Nas negociações com os alunos sempre dizia que “o importante é ter o aluno” e que o pagamento de mensalidades era “uma questão de parcelamento ou financiamento”. O mais relevante, dizia ele, “é viabilizar a continuidade dos estudos dos alunos”.
Como a visão dele sempre foi de futuro, teve um momento difícil para ele decidir os caminhos do Instituto Superior de Comunicação Publicitária (ISCP), mantenedor da Universidade Anhembi Morumbi, após a publicação da Lei nº 9.394, de 1996 – LDB; Lei nº 9.131 de 1995 e Lei nº 11.095, de 1995 – Lei do ProUni, que possibilitaram a transformação da natureza jurídica de fins para com fins lucrativos.
O ISCP transformou sua natureza jurídica com finalidade lucrativa e vendeu 51% das quotas para Laureate International. Foi a primeira operação do gênero no ensino superior particular. Com o acordo quase fechado, fomos almoçar na praça São Lourenço, próximo a uma das unidades da Anhembi Morumbi. O local tinha pouca gente, passava das 15h. Foi uma das poucas vezes que vi o Gabriel chorar ao falar dos pais. Foi uma declaração de gratidão aos seus pais.
Um certo momento ele me confidenciou que estava escrevendo uma novela. Disse a ele que sabia do seu gosto por novelas, tanto que tinha uma televisão em sua sala, camuflada para assistir novelas e ele deu aquele sorriso maroto. Eu, como coordenador administrativo da Anhembi, acompanhava as obras e, assim, sabia da televisão. Naquele momento, me fez prometer que jamais copiaria a novela que estava escrevendo e falou de alguns capítulos.

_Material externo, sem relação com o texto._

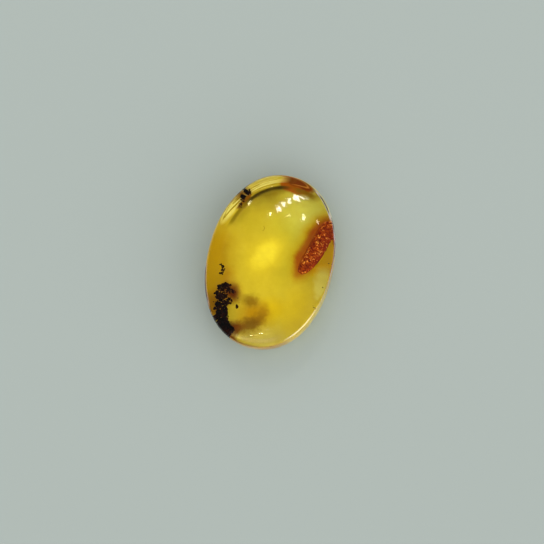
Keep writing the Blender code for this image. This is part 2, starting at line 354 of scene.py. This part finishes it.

Esses são alguns dos episódios que me marcaram na convivência com dr. Gabriel. No livro “A Educação como Vocação e o Direito como Expressão” que escrevi, há muitas outras histórias dele. Aliás, o prefácio da obra é de sua autoria, bem como o título. O dr. Gabriel sempre inovou na criação de cursos, como Turismo, Moda, Quiropraxia e, aproveitando-se da aprovação da Lei de Diretrizes Básicas, implantou diversos cursos sequenciais.
Embora paciente, era um inquieto contra modelos tradicionais de gestão e de processos regulatórios, de atraso no mecanismo de oferta de cursos tradicionais e optou por propostas de mudanças por intermédio de entidades representativas, como Semesp, ABMES, Fórum, entre outras. Com sua enorme capacidade de articulação, conseguiu sempre unir entidades representativas, respeitando a diversidade de cada um. Sem dúvida que a morte é doce amargo. Doce, pois, quem parte ficará perto de Deus e amargo para nós que ficamos e sentimos sua falta.
Quando alguém lhe dava uma ideia, ele dizia “apresente um projeto exequível e ponha para funcionar”. Creio que se dissesse para ele que irá fazer falta, diria “transforme minha falta em ações”, e, inspiração não lhe faltou para nos dar.
Seu legado é enorme e sua obra está completa, dependendo de cada um de nós darmos sequência e inovarmos.
Gratidão ao amigo Gabriel Mario Rodrigues.